▶ _WHAT THE TASK REQUIRES_: Return the material below in full and exactly.
------------------------------------------------
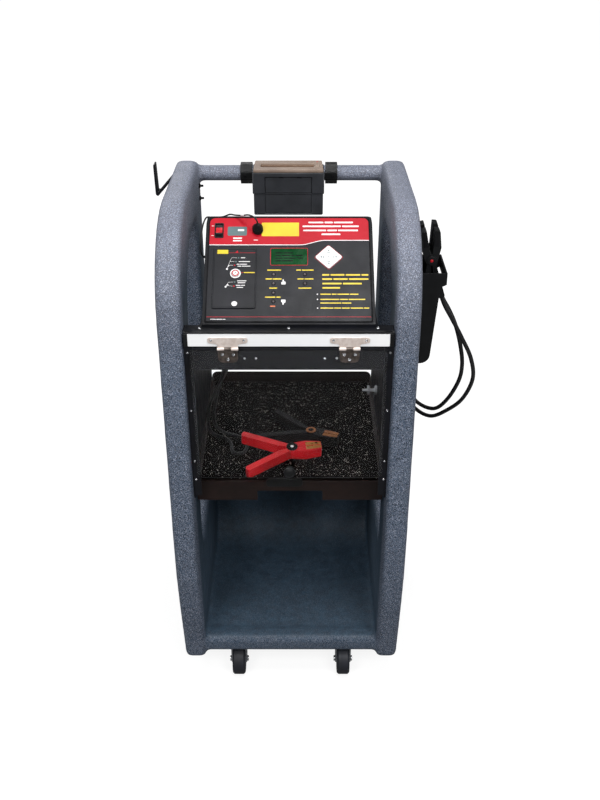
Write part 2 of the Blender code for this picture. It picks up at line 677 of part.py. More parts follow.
def shelf_trim():
    half = TRIM_WIDTH / 2
    box("shelf_trim", (-half, TRIM_FRONT_Y, TRIM_BOTTOM_Z), (half, TRIM_FRONT_Y + TRIM_DEPTH,
        TRIM_BOTTOM_Z + TRIM_HEIGHT), "white_trim", 0.0012, 2)


def bay_side(suffix, side):
    bottom = TRAY_FLOOR_Z - TRAY_FLANGE_HEIGHT / 2
    outline = rounded_outline([
        (BAY_FRONT_Y, bottom, 0.006), (TRAY_REAR_Y - 0.002, bottom, 0.006),
        (TRAY_REAR_Y - 0.002, SIDE_STEP_Z - 0.070, 0.010), (SHELF_REAR_Y, SIDE_STEP_Z, 0.010),
        (SHELF_REAR_Y, SHELF_TOP_Z - SIDE_TOP_FALL, 0.020), (SHELF_LEDGE_Y, SHELF_TOP_Z, 0.006),
        (BAY_FRONT_Y, SHELF_TOP_Z, 0.006)], 20)
    low, high = sorted((side * PANEL_INNER_X, side * PANEL_OUTER_X))
    panel = slab("bay_side_" + suffix, [outline], "X", low, high, "black_sheet")
    low, high = sorted((side * (PANEL_OUTER_X - SIDE_FLANGE_WIDTH), side * (PANEL_OUTER_X - SIDE_PANEL_THICKNESS / 2)))
    flange = box("bay_flange_" + suffix, (low, BAY_FRONT_Y, bottom + 0.010),
                 (high, BAY_FRONT_Y + SHEET, SHELF_TOP_Z - 0.006), "black_sheet")
    join(panel, flange)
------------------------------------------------
▶ _THE SOLUTION_:
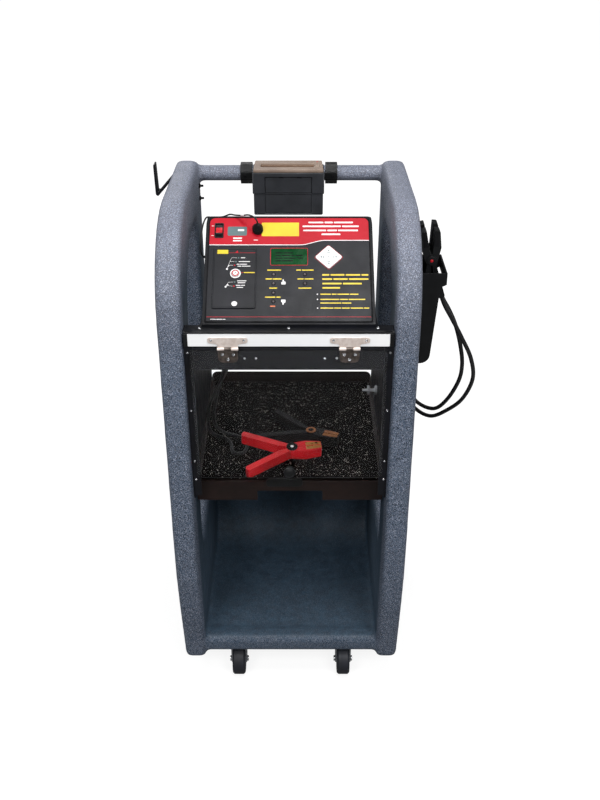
Write part 2 of the Blender code for this picture. It picks up at line 677 of part.py. More parts follow.
def shelf_trim():
    half = TRIM_WIDTH / 2
    box("shelf_trim", (-half, TRIM_FRONT_Y, TRIM_BOTTOM_Z), (half, TRIM_FRONT_Y + TRIM_DEPTH,
        TRIM_BOTTOM_Z + TRIM_HEIGHT), "white_trim", 0.0012, 2)


def bay_side(suffix, side):
    bottom = TRAY_FLOOR_Z - TRAY_FLANGE_HEIGHT / 2
    outline = rounded_outline([
        (BAY_FRONT_Y, bottom, 0.006), (TRAY_REAR_Y - 0.002, bottom, 0.006),
        (TRAY_REAR_Y - 0.002, SIDE_STEP_Z - 0.070, 0.010), (SHELF_REAR_Y, SIDE_STEP_Z, 0.010),
        (SHELF_REAR_Y, SHELF_TOP_Z - SIDE_TOP_FALL, 0.020), (SHELF_LEDGE_Y, SHELF_TOP_Z, 0.006),
        (BAY_FRONT_Y, SHELF_TOP_Z, 0.006)], 20)
    low, high = sorted((side * PANEL_INNER_X, side * PANEL_OUTER_X))
    panel = slab("bay_side_" + suffix, [outline], "X", low, high, "black_sheet")
    low, high = sorted((side * (PANEL_OUTER_X - SIDE_FLANGE_WIDTH), side * (PANEL_OUTER_X - SIDE_PANEL_THICKNESS / 2)))
    flange = box("bay_flange_" + suffix, (low, BAY_FRONT_Y, bottom + 0.010),
                 (high, BAY_FRONT_Y + SHEET, SHELF_TOP_Z - 0.006), "black_sheet")
    join(panel, flange)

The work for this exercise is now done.